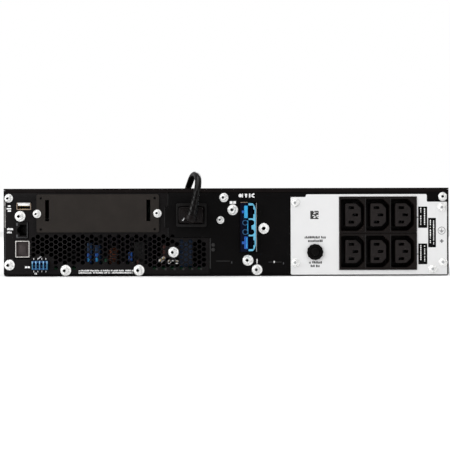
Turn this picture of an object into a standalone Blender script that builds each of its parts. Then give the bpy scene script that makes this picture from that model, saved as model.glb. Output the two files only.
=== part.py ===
"""A 2U rackmount uninterruptible power supply, modelled as an assembly of separate pieces.

+Z is up, the connector side faces -Y and the bezel side faces +Y. The origin is the centre of the
chassis bottom. Sizes are in millimetres here, and the helpers turn them into metres.
"""

import math

import bmesh
import bpy
from mathutils import Matrix, Vector

MM = 0.001

# Chassis
WIDTH = 432.0
HEIGHT = 85.0
DEPTH = 560.0
SHEET = 1.5
FOLD_R = 2.6
INNER_FOLD_R = 0.6
FOLD_STEPS = 4
PANEL = 1.2
GAP = 0.3
SIDE = WIDTH / 2
REAR = -DEPTH / 2
FRONT = DEPTH / 2
INNER_SIDE = SIDE - SHEET
PANEL_SIDE = INNER_SIDE - GAP
PANEL_LOW = SHEET + GAP
COVER_SKIRT = 14.0
COVER_LIP = 4.0
PANEL_TOP = HEIGHT - COVER_LIP - GAP

# Rear panels: the seam between the two black plates steps around the card slot and the vent
SEAM_X = -56.0
SEAM_STEP = 3.2
SEAM_STEP_LOW = 47.0
SEAM_STEP_HIGH = 67.5
VENT_END_X = -16.2
VENT_TOP_RIGHT = 37.0

# Vent: a coarse stand-in for the fine perforation
VENT_PITCH_X = 8.7
VENT_PITCH_Z = 10.0
VENT_HOLE_R = 4.3
VENT_X = -184.0
VENT_Z = 10.5
VENT_COLUMNS = 20
VENT_ROWS = 3
VENT_TOP = 38.0

# Ports on the left of the rear: centre x, centre z, width, height
USB = (-196.3, 67.9, 14.2, 7.7)
NETWORK = (-198.2, 44.8, 12.0, 15.5)
SERIAL = (-197.7, 26.0, 14.6, 17.5)
EPO = (-181.0, 10.7, 17.0, 8.8)
PORT_PROUD = 0.8
PORT_DEPTH = 14.0

# Card slot and its blanking cover
COVER_X = (-183.8, -65.1)
COVER_Z = (42.5, 79.4)
SLOT_X = (-178.0, -71.0)
SLOT_Z = (46.0, 76.5)
CARD_SCREWS = {"card_screw_left": (-183.3, 60.5), "card_screw_right": (-66.5, 60.7)}

# Screws through the rear plates: x, z, head radius
PANEL_SCREWS = [
    (-211.0, 75.8, 4.1),
    (-210.4, 11.0, 5.1),
    (-155.8, 5.6, 5.2),
    (-84.7, 5.6, 5.2),
    (-51.2, 23.0, 5.0),
    (-2.2, 75.9, 4.4),
    (21.1, 15.0, 5.2),
    (29.9, 5.8, 5.1),
    (210.3, 76.3, 4.3),
]
GROUND_SCREW = (-200.0, 58.3, 5.1)
SHANK_R = 1.6
SHANK_HOLE_R = 2.0
SCREW_SIDES = 12

# Mains inlet, plug and cord
INLET = (-33.6, 59.0)
INLET_FLANGE = (29.7, 23.2)
INLET_BODY = (26.4, 19.6)
INLET_RECESS = (24.4, 16.6)
PLUG_NOSE = (23.4, 15.6)
PLUG_HEAD = (22.6, 14.8)
PLUG_FACE_Y = -303.5
CORD_R = 3.2
CORD_START = (-28.4, -302.5, 76.0)
RELIEF_ROOT = (-33.4, -307.0, 54.3)
RELIEF_R = 7.0

# Battery connector: two power ways, each a pocket with its key and contact, and two signal eyes
DC_X = (13.8, 29.9)
DC_Z = (23.2, 70.8)
DC_FRONT = REAR - 5.0
DC_BACK = -258.0
DC_WAY_OFFSET = 14.9
DC_POCKET = (23.5, (4.8, 12.6))
DC_KEY = (26.0, (2.6, 5.0))
DC_CONTACT = (19.2, (3.4, 11.4))
DC_POCKET_DEPTH = 17.0
DC_EYE_X = 24.3
DC_EYE_OFFSET = 4.4
DC_EYE_R = 2.8
DC_EYE_DEPTH = 12.0

# Outlet field
OUTLET_PANEL_X = (62.6, 214.7)
OUTLET_PANEL_Z = (1.0, 78.8)
OUTLET_FRONT = REAR - GAP - PANEL
STRIP_X = (109.7, 184.7)
STRIP_Z = {"outlet_strip_upper": 58.7, "outlet_strip_lower": 23.2}
STRIP_HALF = 17.6
OUTLET_COLUMNS = (122.8, 147.2, 171.2)
WELL = (22.1, 30.3)
TONGUE = (15.6, 22.6)
WELL_DEPTH = 16.0
BREAKER = (86.1, 22.9)
BREAKER_COLLAR_R = 8.0
BREAKER_NECK_R = 6.2
BREAKER_BORE_R = 4.6
BREAKER_BUTTON_R = 4.2

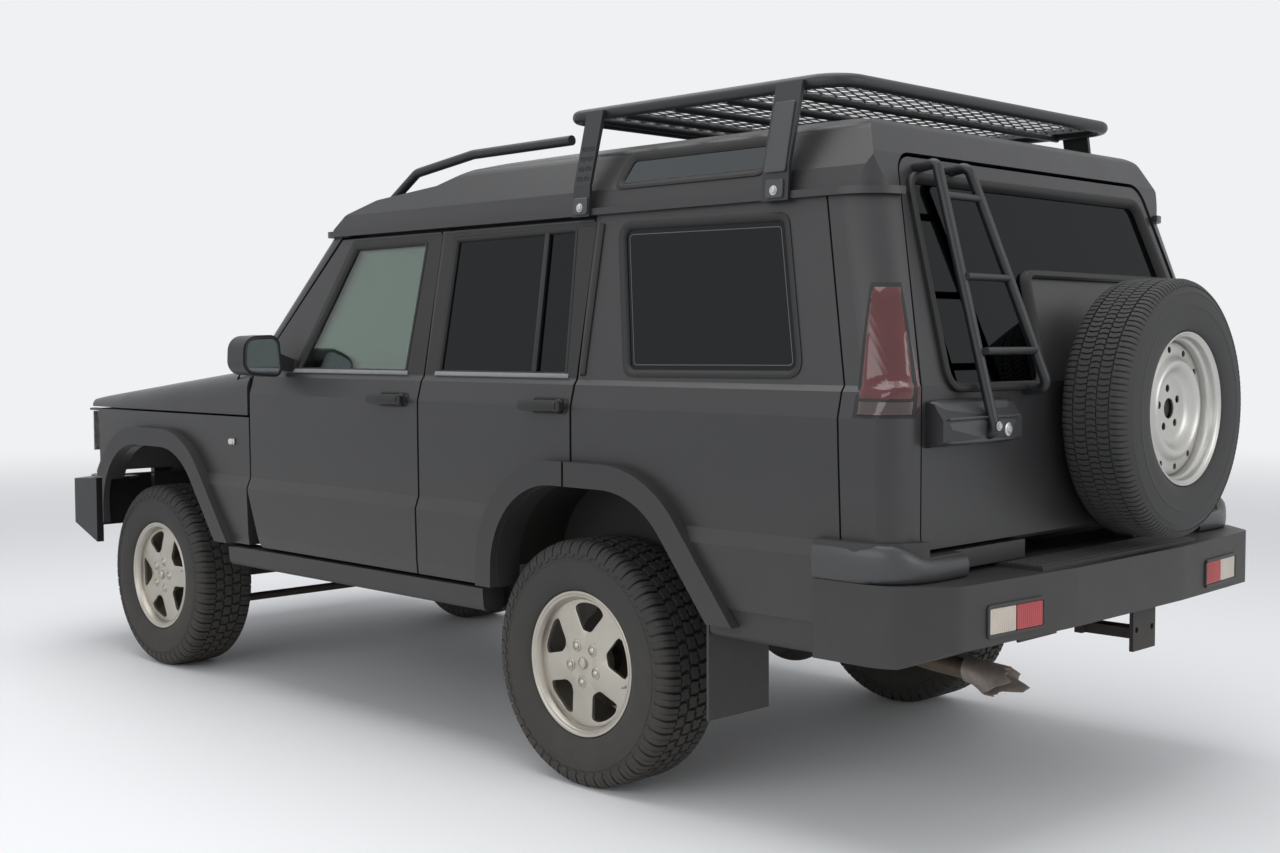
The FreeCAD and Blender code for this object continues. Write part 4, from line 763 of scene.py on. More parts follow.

- Exercise objective
From the top of the listing above, restate each line word for word up to and including the line with "of separate pieces."; add nothing else.

- Solution to this problem
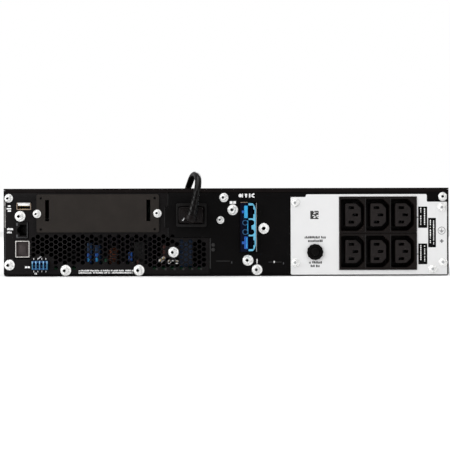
Turn this picture of an object into a standalone Blender script that builds each of its parts. Then give the bpy scene script that makes this picture from that model, saved as model.glb. Output the two files only.
=== part.py ===
"""A 2U rackmount uninterruptible power supply, modelled as an assembly of separate pieces.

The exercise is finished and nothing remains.